Consider the following when focusing on food:
• Keep a food journal, either on your phone or on paper, to track what you eat throughout the day. We are often not aware of what and how much we eat. Some mobile apps help with this and offer motivation to choose a healthier diet.
• Foods with sugar, high-fructose corn syrup, artificial sweeteners, and unhealthy fats have been linked to heart disease, cancer, and diabetes. High-fiber diets can lessen some of these effects.
• Eating too much and not exercising are the usual causes of obesity, but they are not the only ones. Especially in times of stress, the problem may be not eating enough or not eating the right foods. Some people react to certain foods, like gluten or milk protein. Ask your integrative physician how to determine if there are certain foods you should avoid.
• Your health care provider or a dietitian may be able to help you design a healthy eating plan and set realistic weight goals to keep you healthy.
Drink Water, Always
Water affects weight loss, muscle fatigue, skin health (including fewer wrinkles), kidney and bowel function, and more. Carrying a (refillable) bottle of water with you everywhere you go may help you remember to drink more often. Also, try to drink a glass of water instead of another type of beverage with every snack and meal. Flavored sweet drinks contribute little to better health. Fruit juice should be diluted by at least half.
Recognize Your Patterns and Hurdles
Are you so hungry that you grab a snack on your way home before mealtime? Eat a piece of fruit, a bag of healthy (unbuttered) popcorn, or a handful of (roasted, unsalted) nuts on the way home so you aren’t ravenous when you walk in the door.
Are you too tired to make the healthy meal you’d planned, so you find yourself ordering pizza? Try having mor
e easy meals like sandwiches or soup. Make a week’s worth of healthy meals and freeze them in small packets to pull out and defrost.
Meal Planning and Mealtimes
Meal planning can be good for your budget, your stress level, and your waistline. Have ingredients on hand for easy pantry or freezer meals if you don’t have time to buy fresh ingredients. Know where you can stop for a healthier takeout option if an appointment or workday runs long. Try these meal-planning tips:
• Aim to shop only once a week. Fewer trips to the grocery store and drive-through can save time. Running into the store to pick up an item can lead to overbuying and more stress.

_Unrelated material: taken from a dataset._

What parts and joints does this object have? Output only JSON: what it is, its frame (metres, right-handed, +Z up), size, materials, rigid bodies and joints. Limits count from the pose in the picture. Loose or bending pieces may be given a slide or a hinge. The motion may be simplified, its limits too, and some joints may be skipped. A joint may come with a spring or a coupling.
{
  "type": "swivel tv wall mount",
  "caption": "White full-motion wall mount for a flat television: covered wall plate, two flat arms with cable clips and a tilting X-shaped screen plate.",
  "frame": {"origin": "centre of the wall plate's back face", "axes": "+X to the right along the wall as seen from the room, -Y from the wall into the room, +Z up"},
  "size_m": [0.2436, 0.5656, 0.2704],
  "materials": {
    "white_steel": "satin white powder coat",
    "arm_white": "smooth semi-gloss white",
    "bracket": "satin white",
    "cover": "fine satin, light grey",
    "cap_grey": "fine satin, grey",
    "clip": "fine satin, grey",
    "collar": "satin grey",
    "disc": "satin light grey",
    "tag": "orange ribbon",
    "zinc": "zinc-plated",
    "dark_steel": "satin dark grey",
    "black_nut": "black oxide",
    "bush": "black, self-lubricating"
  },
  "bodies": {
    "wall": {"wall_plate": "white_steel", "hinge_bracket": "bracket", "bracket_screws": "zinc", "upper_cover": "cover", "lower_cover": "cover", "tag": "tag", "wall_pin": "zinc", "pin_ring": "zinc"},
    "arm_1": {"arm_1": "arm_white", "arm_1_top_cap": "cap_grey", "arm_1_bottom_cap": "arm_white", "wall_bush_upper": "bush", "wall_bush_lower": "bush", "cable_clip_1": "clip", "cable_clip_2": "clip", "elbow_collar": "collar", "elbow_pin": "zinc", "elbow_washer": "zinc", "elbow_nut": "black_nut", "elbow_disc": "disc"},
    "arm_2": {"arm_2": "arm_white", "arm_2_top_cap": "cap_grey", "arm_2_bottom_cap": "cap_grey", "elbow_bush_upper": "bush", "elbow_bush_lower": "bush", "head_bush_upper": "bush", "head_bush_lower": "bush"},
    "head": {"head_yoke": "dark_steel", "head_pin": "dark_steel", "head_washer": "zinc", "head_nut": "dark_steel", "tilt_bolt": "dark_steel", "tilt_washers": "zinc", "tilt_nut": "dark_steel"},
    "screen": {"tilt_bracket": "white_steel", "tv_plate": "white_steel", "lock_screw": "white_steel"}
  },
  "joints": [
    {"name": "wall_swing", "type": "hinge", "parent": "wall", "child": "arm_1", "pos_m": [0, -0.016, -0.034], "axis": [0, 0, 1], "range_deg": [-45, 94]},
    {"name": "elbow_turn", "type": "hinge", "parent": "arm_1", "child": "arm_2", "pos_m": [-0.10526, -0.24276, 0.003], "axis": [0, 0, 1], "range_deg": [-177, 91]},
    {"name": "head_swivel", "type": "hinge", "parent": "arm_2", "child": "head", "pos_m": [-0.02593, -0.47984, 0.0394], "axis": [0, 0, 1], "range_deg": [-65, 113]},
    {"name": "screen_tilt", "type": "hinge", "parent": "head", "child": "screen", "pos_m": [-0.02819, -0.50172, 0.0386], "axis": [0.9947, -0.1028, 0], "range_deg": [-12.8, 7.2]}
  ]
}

• Eat before you shop for food. If you go to the grocery store hungry, you are likely to buy more than you would if you were full.
• Keep healthy food on hand. It is easier to eat healthy when your pantry, fridge, freezer, and cabinets are well stocked with healthy food. Get rid of what you don’t want around.
• Involve your children so they will be more likely to eat healthy and help with meal prep. If they can see the meal plan, it will cut down on the questions of “What’s for dinner?” or “What can I eat?”